After getting my kids to school and to the nursery, I headed out for a run to clear my mind and honor my body. At the end of my workout, I decided to enjoy the sun and clear skies by taking the opportunity to meditate on a bench overlooking the lake at Parc de Castillon, where I had just completed my run.  While I tried to focus on my breath, I found my mind intent on reviewing the past week, but eventually it came around, and I found a few moments of peace. While I was gazing calmly at the lake, a few ducks took flight and the water on the lake became slightly disturbed muddling the reflections that a moment before had been so clear.

file-14-11-2016-15-35-37Muddled Water

The word “muddled” brought my mind abruptly back to the Facebook announcement on the NYTimes site. The idea of reflecting water, especially in meditation, is often used as a metaphor for a true snapshot of reality – calm water doesn’t lie – it simply reports back an accurate reflection of reality. This is what news should do. Of course, the news is reported by humans, and each of us has our own biases and backgrounds, but historically (say, before 1980 – ok, maybe 2000), journalists acknowledged their existing biases, and did a relatively decent job of providing consistent and accurate reporting of local, national and world events. Indeed, the press has long been called the Fourth Estate, the fourth check to balance and hold accountable the three official branches of the US government.

Unfortunately, water disturbed by playful ducks or turbulent weather loses its ability to reflect.

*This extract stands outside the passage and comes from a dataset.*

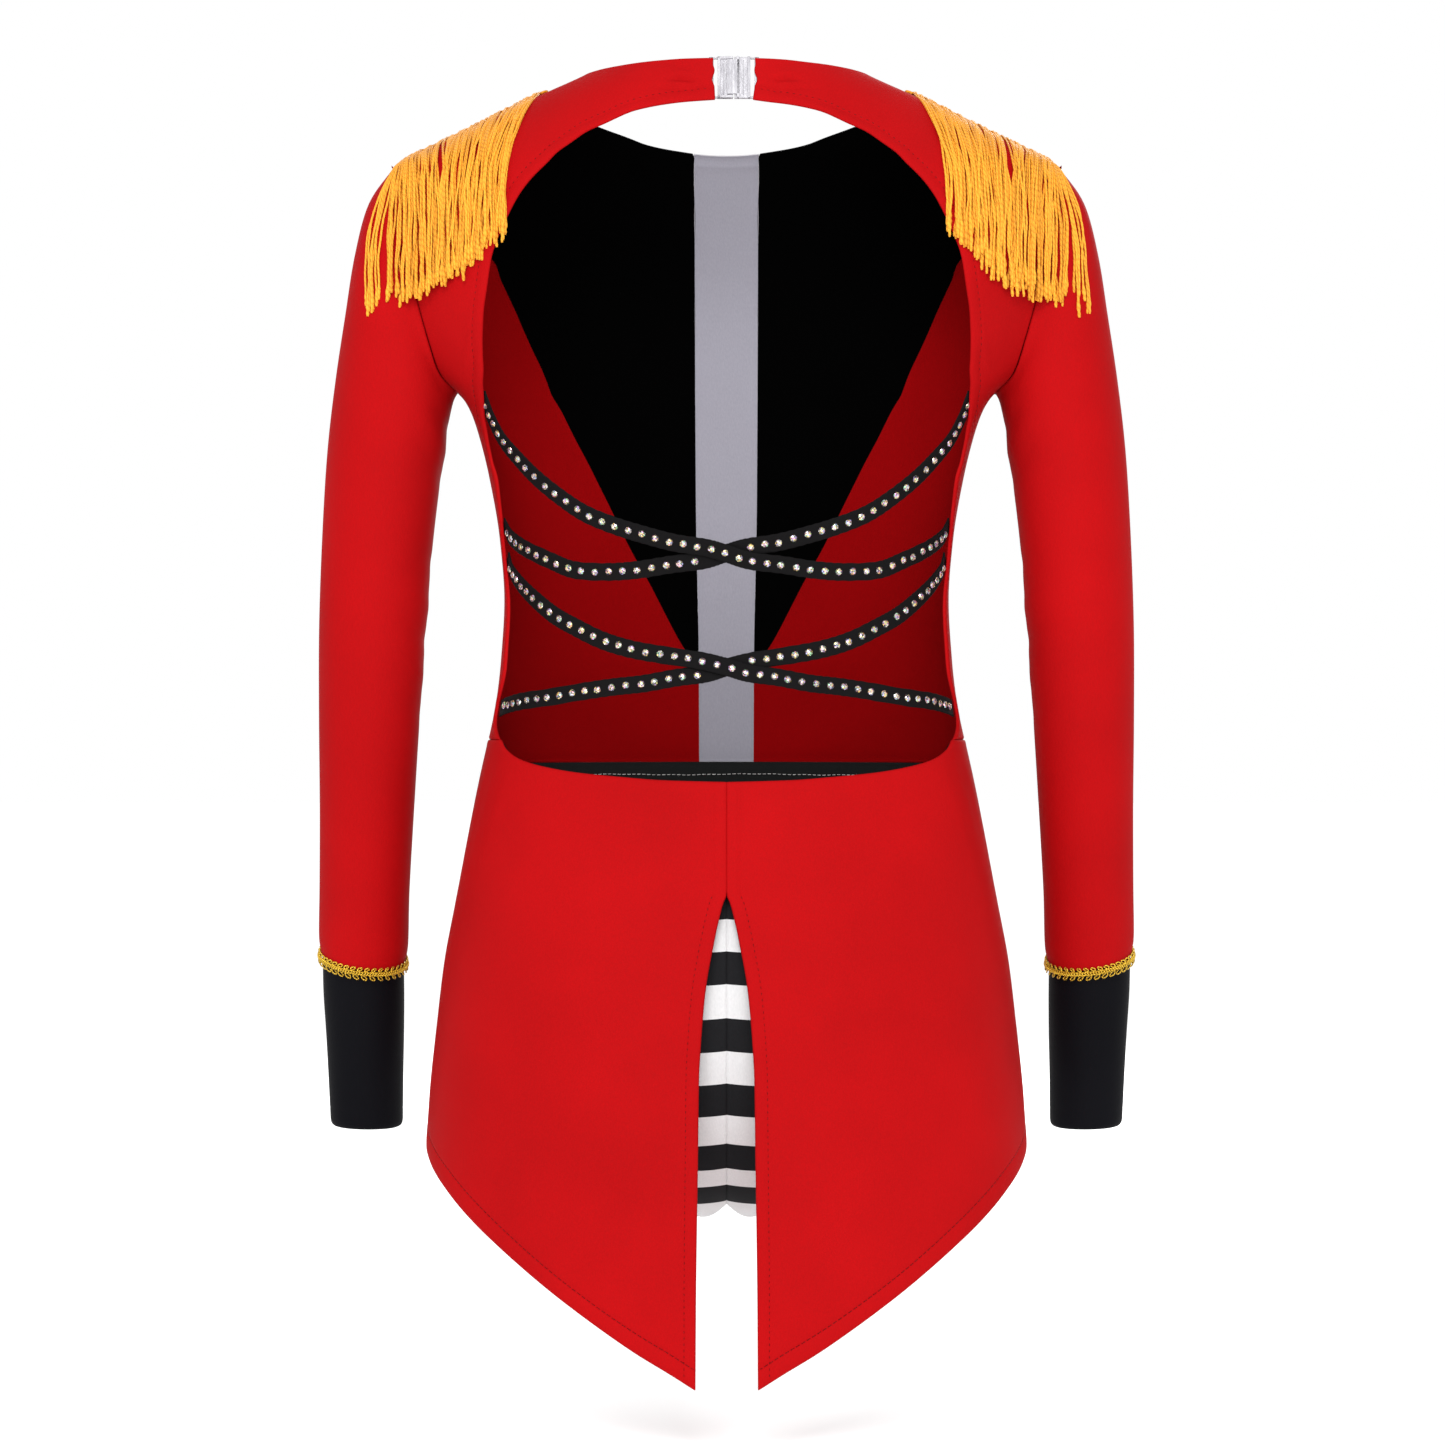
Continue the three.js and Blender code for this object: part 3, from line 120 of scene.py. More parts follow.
STRIP = table("z half", [(-18, 16.4), (-120, 16.2), (-200, 15.8), (-279, 14.3), (-331, 14.1)])
FRONT_NECK = [(0, -27.5), (16.2, -26.5), (38.25, -22.5), (58.75, -15)]
FRONT_NECK_TURN = [(-20, 5.5)]
SLEEVE = table("ox oz ix iz shift depth tilt square arm", [
    (178.5, -52, 136.2, -149, 0, 38, 0, 2.5, 0.6),
    (185.6, -78, 137.5, -153.5, 0, 38.5, 0, 2.4, 0.25),
    (190.4, -108, 138.9, -161, -0.5, 38, 0, 2.3, 0.08),
    (195.2, -140, 141, -177, -1, 36.5, 0, 2.2, 0),
    (199.2, -175, 144, -198, -2, 34.5, 0, 2.1, 0),
    (201.8, -216, 147.3, -228, -2, 32, 2, 2, 0),
    (203.6, -262, 150.3, -266, 0, 29.5, 5, 2, 0),
    (204.1, -308, 153.7, -310, 5, 27.5, 10, 2, 0),
    (204.4, -352, 157, -355, 14, 25.5, 13, 2, 0),
    (205.3, -392, 159.9, -396, 24, 24, 15, 2, 0),
    (206.1, -418, 161, -423, 31, 23.2, 16, 2, 0),
    (205, -427, 162.8, -432, 33, 21.8, 16, 2, 0),
])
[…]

First, the image becomes muddled, and then it is lost in its entirety. This is what has happened to our news. Not only has our government become weighted down by bureaucracy and our politicians bought by Wall Street, but our press has gone to the ducks.  The internet has been called the great equalizer because the freedom of access to information has the potential to provide clarity, to provide accurate reflections from numerous points of access, to share knowledge in places and in corners of the world that were previously dark. Some online news sites have indeed achieved this goal with relative consistency, and online courses, such as the MOOCs provided through EdX are changing access to education and knowledge. Unfortunately, journalism, as it was once known, has for the most part been lost in the swamp of social media.  Real newsgroups chasing dollar signs have become blurred with individual bloggers or and so-called pop-up “newsgroups.” All of them have run away with hidden agendas and often indiscernible biases to create, to bait and to launch storms of misinformation.

Water Reflecting

A few years ago there was concern that our online consumption and media consumption of news had become a little muddled, but traditional sources of news still provided reporting in a relatively consistent manner and we could rely on historically acknowledged reporting biases. No one expected that an article from Forbes would be anything but fiscally conservative. And even the Huffington Post, new type of media, had a clearly known liberal bias. And then the waters got dirty, dollar signs and greed further weekend traditional newsrooms, shutting them down and canceling budgets for true investigative journalists. Facebook made it possible to share articles and it started suggesting “similar pieces that we might like,” with zero accountability of fact checking or even judging the authenticity of the site that published the “news.” Bloggers and anyone with a keyboard and an internet connection, now suddenly had access to the public. And, in the fight for click-through dollars the Washington Post (now the WashPo), Forbes and just about everyone else loosened their publishing guidelines. Discretely at first, and then in sudden, frightening waves,  the opinions of biased bloggers plugging real agendas started to fly across our Facebook feeds, discretely claiming authenticity because they had been published on the Forbes or the Washington Post weblog sites. To make matters worse, our TV news and everyone else joined the game, quoting, misquoting, distributing without fact checking. Our journalists have fallen overboard, and the public is caught down the rabbit hole, while the queen shouts “off with her head!”

Drowning Journalists

I may have turned off Facebook to find my way up the rabbit hole, but I signed up for a paid version of the New York Times, to prevent the drowning of yet another bastion of journalists. I will confess that I have long been a critic of NYTimes paid access – I was once a paid print subscriber and then an early online convert — swearing to never read them after they blocked my free access. The New York Times may have a progressive bias, but it is a known bias and they have publicly made an effort to post conservative editorials over the years, to create balance and highlight their bias. The New York Times is indeed an outlier in a world of misinformation, and for me, they are also part of the path back to sanity and calm clear water.  We need to find a way to separate our social media and opinion bloggers, from those that report the news.  Social media is indeed vital to our freedom as a people and it is our right to express our opinions; however, when a lake reflects back the trees or mountains on her banks, she does not add her opinion or try to change their color from green to purple. Journalism needs to be water reflecting.

Common Ground

To help clear our muddled waters, my contribution, to start is this coming series on finding our Common Ground. I will be trying to publish several posts each week, so please excuse any grammatical or technical errors, with three small ones and a traveling spouse, if I got caught in a quest for perfection, I’ll never publish a word!